The setting and performance give us no real sense of time and space; lines, conversations and scenes blend and overlap in Sacha Wares's production. This doesn't matter, as it is the relationships that are the key to this play: Ben Miles's Man talks to his dead parents, asking why they brought him up to be nice and polite, allowing people to walk over him; Lia Williams's Woman – the mother of Man's son, referred to as Child –
has to parent both her child and her incontinent mother; the effect of Woman and new husband Karl's parenting can clearly be seen in Child, who is violent, spoilt and values possessions highly.

It is Child who gets all the best lines in the play, being given licence to be brutally honest and unrestrained. Phrases like "I don't like books, they're gay" slip easily from the mouth of young actor Adam Arnold who is a delight as the boy caught in the middle.
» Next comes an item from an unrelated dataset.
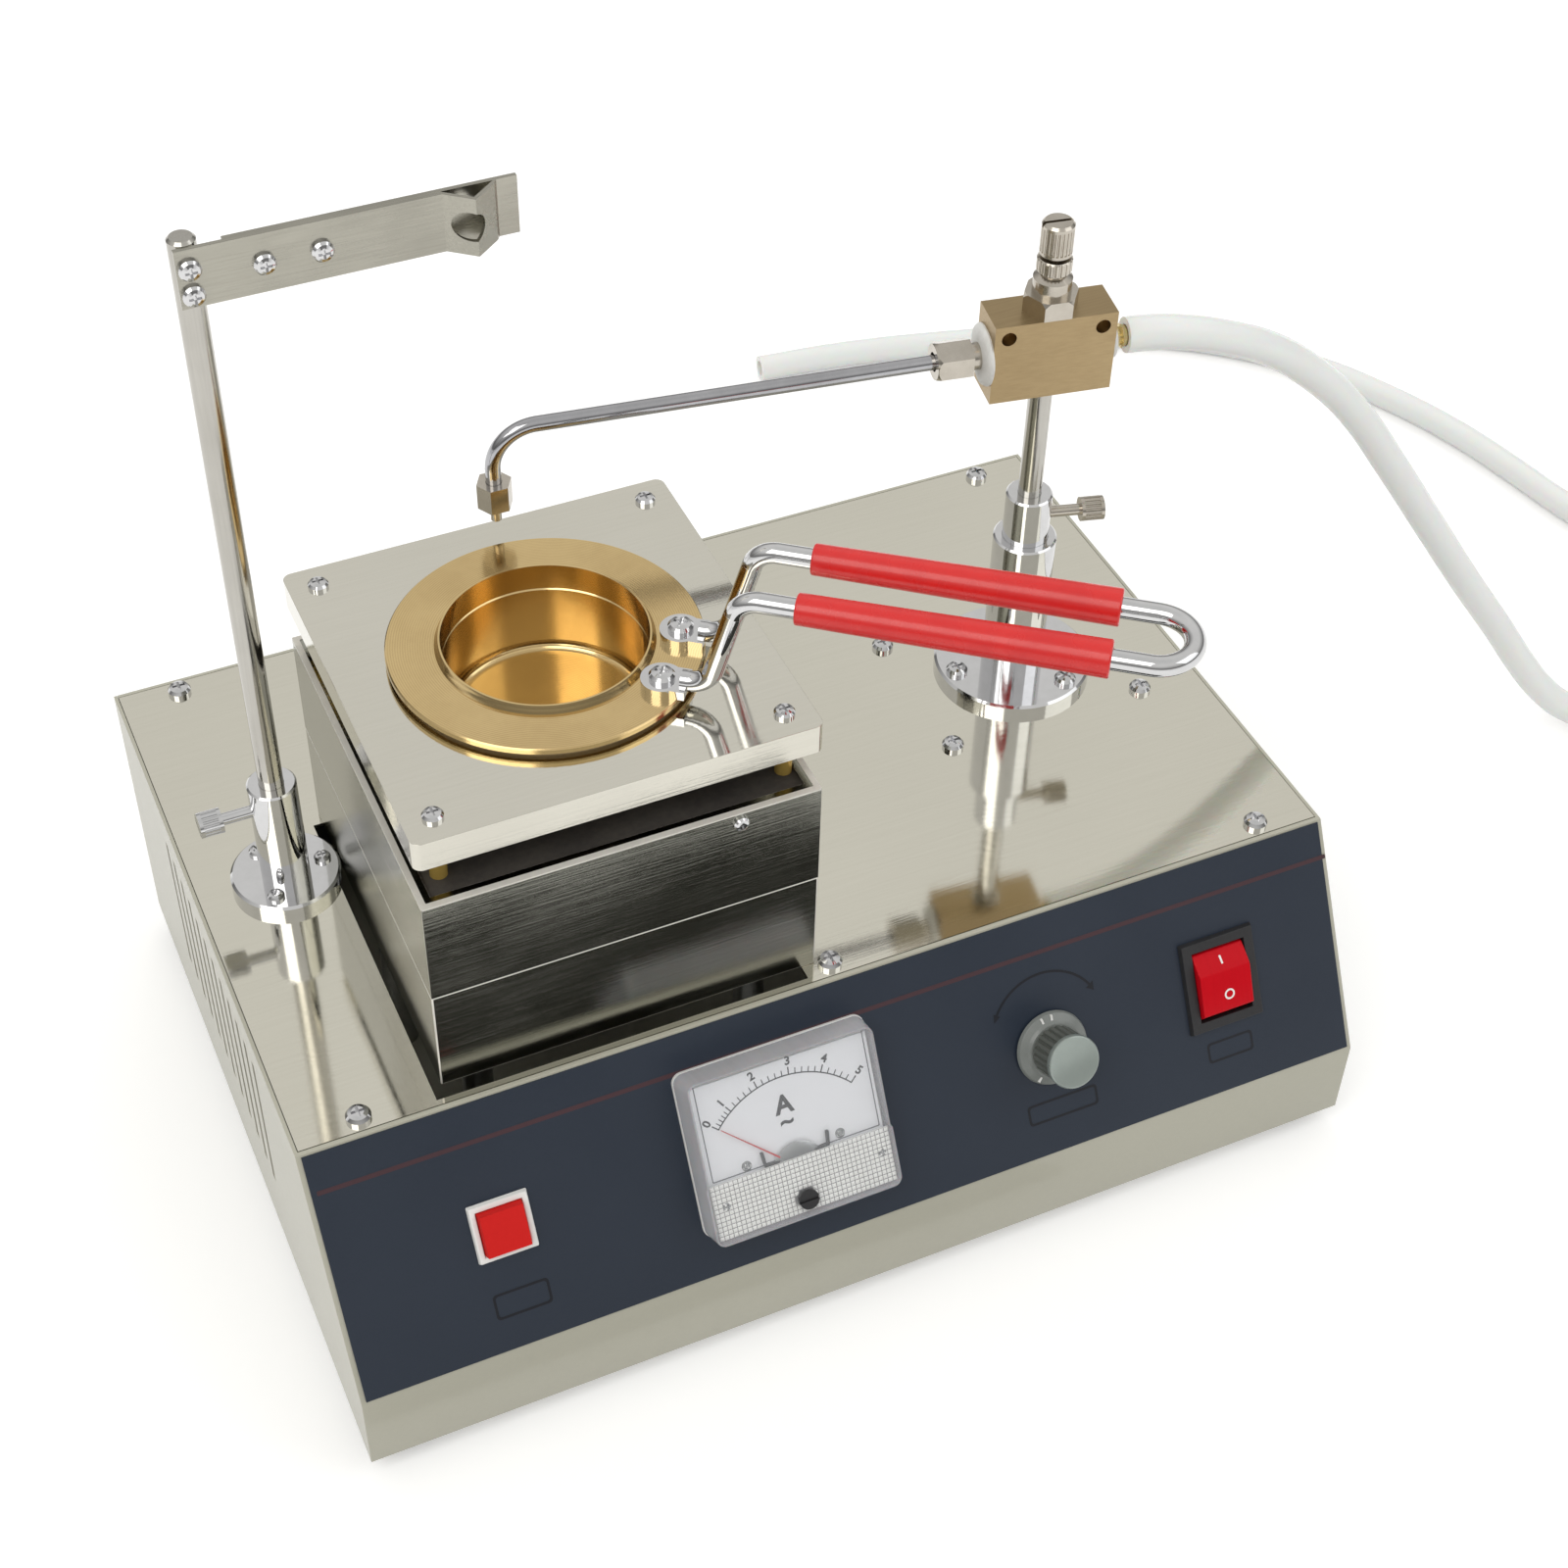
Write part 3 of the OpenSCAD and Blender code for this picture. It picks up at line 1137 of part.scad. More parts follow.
module rocker_housing() color(black) {
    // frame on the panel and a deep body behind it, open for the rocker
    difference() {
        union() {
            on_panel(deck_w - rocker_x, rocker_s, overlay_t) drafted(rocker_w, rocker_l, 1.8, 0.6);
            on_panel(deck_w - rocker_x, rocker_s, -sheet - 20)
                block(rocker_w - 4.4, rocker_l - 4.4, sheet + 20.6);
            for (x = [-6, 6]) on_panel(deck_w - rocker_x, rocker_s, -sheet - 30)
                translate([x, 0, 0]) block(0.8, 6.3, 11);
        }
        on_panel(deck_w - rocker_x, rocker_s, -sheet - 14)
            block(rocker_key_w + 2 * rocker_gap, 2 * (rocker_reach + rocker_gap), 40);
        on_panel(deck_w - rocker_x, rocker_s, -rocker_pivot) rotate([0, 90, 0])
            cylinder(d = 3 + 2 * rod_fit, h = rocker_key_w + 1.8, center = true);
    }
}
rocker_key_w = 19.6;
rocker_reach = 12.4;            // radius of the rocker's round ends about its pivot
rocker_gap = 0.4;
rocker_pivot = 3;               // depth of the pivot under the sheet's face
module rocker_key() color([0.78, 0.10, 0.14]) on_panel(deck_w - rocker_x, rocker_s, -rocker_pivot) {
    // the end faces are round about the pivot, so that they clear the frame
    end = rocker_reach + 0.6;
    intersection() {
        rotate([0, 90, 0])
            cylinder(r = rocker_reach, h = rocker_key_w, center = true, $fn = 96);
        rotate([90, 0, 90]) linear_extrude(rocker_key_w, center = true) polygon([
            [-end, -4], [end, -4], [end, 3.6], [5.1, 7.9], [4.1, 8.2], [-end, 7.2]]);
    }
    rotate([0, 90, 0]) cylinder(d = 3, h = rocker_key_w + 1.4, center = true);
}

module scan_housing() color([0.93, 0.93, 0.91]) difference() {
    union() {
        on_panel(scan_x, scan_s, overlay_t) drafted(scan_w, scan_w, 2, 0.5);
        on_panel(scan_x, scan_s, -sheet - 18) block(scan_w - 3.4, scan_w - 3.4, sheet + 18.6);
        for (x = [-4, 4]) on_panel(scan_x, scan_s, -sheet - 25)
            translate([x, 0, 0]) block(0.8, 4.8, 8);
    }
    on_panel(scan_x, scan_s, -sheet - 14) block(scan_key_w + 0.4, scan_key_w + 0.4, 30);
}

module scan_key() color(red) on_panel(scan_x, scan_s, overlay_t) {
    translate([0, 0, -5]) block(scan_key_w, scan_key_w, 5);
    translate([0, 0, -e]) drafted(scan_key_w, scan_key_w, 4.6, 0.4);
    translate([0, 0, -12.4]) block(6, 6, 8);
}

module power_inlet() color(black) {
    // appliance inlet with three pins in its well
    translate([inlet_x - case_w / 2, back_y, inlet_z]) rotate([-90, 0, 0]) difference() {
        union() {
            plate(50, 22.4, inlet_proud, 3);
            translate([0, 0, -22]) block(27.4, 19.8, 23);
        }
        translate([0, 0, -17]) block(24, 16.4, 30);
        for (x = [-1, 1]) translate([x * inlet_screw_pitch / 2, 0, 0]) {
            cylinder(d = 3 + 2 * seat_fit, h = 9);
            translate([0, 0, inlet_proud - 1.2]) cylinder(d = 5 + 2 * seat_fit, h = 9);
        }
    }
    for (p = [[-7, 2], [0, -2], [7, 2]])
        translate([inlet_x - case_w / 2 + p[0], back_y, inlet_z + p[1]]) rotate([-90, 0, 0])
            translate([0, 0, -17 - e]) block(2, 4, 14);
}

board_x = 75.5;                 // middle of the board from the case's right side
board_y = 48;                   // middle of the board from the case's back
module control_board() color([0.12, 0.35, 0.22]) {
    // circuit board on four pillars with its heat sink, transformer and terminals
    board = [96, 66];
    translate([case_w / 2 - board_x, back_y - board_y, foot_h + sheet]) {
        for (p = pattern(board[0] - 10, board[1] - 10))
            translate([p[0], p[1], 0]) cylinder(d = 6, h = 8);
        translate([0, 0, 8]) block(board[0], board[1], 1.6);
        translate([-28, 8, 9.6]) block(32, 28, 26);
        translate([20, 18, 9.6]) {
            block(34, 12, 2);
            for (i = [-3 : 3]) translate([i * 5, 0, 0]) block(1.6, 12, 24);
        }
        translate([10, -24, 9.6]) block(60, 9, 11);
        for (i = [0, 1]) translate([-4 + i * 16, -4, 9.6]) cylinder(d = 10, h = 18);
    }
}

case_shell();
base_plate();
rear_panel();
deck_plate();
front_overlay();
feet();
deck_screws();
case_screws();
furnace_lower_box();
furnace_upper_box();
furnace_posts();
furnace_screws();
refractory_block();
heater_coil();
standoffs();
top_plate();
plate_screws();
seat_ring();
left_flange();
left_flange_screws();
right_flange();
right_flange_screws();
motor_bracket();
bracket_screws();
swing_motor();
meter_case();
meter_dial();
meter_window();
heat_regulator();
scan_housing();
rocker_housing();
power_inlet();
control_board();
cup();
handle_rod();
handle_screws();
grip_sleeves();
left_rod();
clamp_front_strip();
clamp_rear_strip();
clamp_screws();
left_thumbscrew();
swing_collar();
motor_coupler();
right_thumbscrew();
arm_rod();
valve_block();
needle_valve();
valve_knob();
tube_fitting();
gas_tube();
nozzle();
hose_barb();
gas_hose();
meter_needle();
zero_adjuster();
heat_knob();
scan_key();
rocker_key();
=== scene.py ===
"""Looks of an open-cup flash point tester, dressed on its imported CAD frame.

Every size in the classes is in millimetres, in the frame's own axes: +X right, +Y back, +Z up.
"""
import logging
import math
from dataclasses import dataclass, field
from enum import Enum
from typing import Callable, Dict, List, Optional, Sequence, Tuple

import bmesh
import bpy
from bmesh.types import BMEdge, BMesh, BMVert
from bpy.types import Material, Node, NodeSocket, NodeTree, Object
from mathutils import Matrix, Vector


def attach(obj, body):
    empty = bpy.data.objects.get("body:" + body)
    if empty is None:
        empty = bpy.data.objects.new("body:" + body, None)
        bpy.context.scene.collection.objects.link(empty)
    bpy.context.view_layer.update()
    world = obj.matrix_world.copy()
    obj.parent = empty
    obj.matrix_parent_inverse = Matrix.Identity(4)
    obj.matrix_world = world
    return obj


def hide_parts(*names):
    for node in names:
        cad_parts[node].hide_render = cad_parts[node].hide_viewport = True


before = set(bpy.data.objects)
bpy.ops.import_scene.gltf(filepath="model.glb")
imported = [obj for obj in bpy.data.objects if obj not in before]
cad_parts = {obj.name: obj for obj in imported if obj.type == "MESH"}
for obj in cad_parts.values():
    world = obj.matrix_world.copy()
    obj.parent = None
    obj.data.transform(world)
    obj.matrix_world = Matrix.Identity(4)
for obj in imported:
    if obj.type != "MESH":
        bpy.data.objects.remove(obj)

LOG = logging.getLogger("tester")
MM = 0.001
Flat = Tuple[float, float]
Point = Tuple[float, float, float]
Colour = Tuple[float, float, float]

# Datum places of the frame.
DECK_LEFT, DECK_TOP = -179.05, 115.5
SLOPE_TOP_Y, PANEL_TILT = -90.2, math.atan2(75.3, 42.2)
OVERLAY = 0.5
CUP_AXIS = (-66.95, -12.874)

# Vertices closer than WELD are one, in a CAD node NODE_WELD (in metres). A print stands
# PRINT_RISE over its ground.
WELD, NODE_WELD, PRINT_RISE = 1e-4, 1e-6, 0.05

# What all finishes share: the part of the noise that is used, and plain shader values.
NOISE_SPAN = (0.36, 0.66)
BUMP_DEPTH, COAT_ROUGH, SCATTER_DEPTH = 0.0002, 0.08, 0.004
RING_SHARE, CLOUD_SHARE = 0.5, 0.55

# Scratches: how their noise is drawn out and tilted, where it cuts, and where they lie.
SCRATCH_DRAWN, SCRATCH_TILT = (5.0, 5.0, 420.0), math.radians(1.2)
SCRATCH_CUT, SCRATCH_AREA = (0.60, 0.72), (0.48, 0.62)
SCRATCH_COLOUR = (0.95, 0.94, 0.90, 1)


class Grain(Enum):
    """Which way the fine lines of a rolled or turned metal run."""

    ALONG_X = (1.0, 40.0, 40.0)
    ALONG_Z = (40.0, 40.0, 1.0)
    RIBBED = (40.0, 1.0, 1.0)
    NONE = (1.0, 1.0, 1.0)


# ---------------------------------------------------------------- node helpers
def add_node(tree: NodeTree, kind: str, options: Optional[Dict[str, object]] = None,
             **values: object) -> Node:
    """Adds a shader node and sets its options and inputs.

    Args:
        tree: the tree it goes into.
        kind: its type, without the leading ShaderNode.
        options: its own settings by name, set before the inputs.
        values: its inputs by name, with _ for a space.

    Returns:
        The node.
    """
    node = tree.nodes.new("ShaderNode" + kind)
    for name, value in (options or {}).items():
        setattr(node, name, value)
    for name, value in values.items():
        node.inputs[name.replace("_", " ")].default_value = value
    return node


def add_range(tree: NodeTree, value: NodeSocket, given: Flat, wanted: Flat) -> NodeSocket:
    """Maps a value from one range to another and returns the result's socket."""
    node = add_node(tree, "MapRange", From_Min=given[0], From_Max=given[1], To_Min=wanted[0],
                    To_Max=wanted[1])
    tree.links.new(value, node.inputs["Value"])
    return node.outputs["Result"]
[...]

Bartlett manages to present the clash of parents, who both want the best for their son, without clearly setting his argument for either side or being overtly judgmental, though Miles's mild mannered, downtrodden Man is, at times, so weak that he draws sympathy. Wares's production also includes one of the most realistic fights between two men seen in recent times, and when Man goes mad, the scenery takes a beating that reverberates around the confined space.

The actors, when not involved with the scene, slip into the background of audience/travellers, which heightens the feeling that the sad events playing out in front of the audience could be happening to any member of the public; we wouldn't know them, but we still find their story gripping.

My Child plays at the Royal Court Jerwood Theatre Downstairs until 2 June.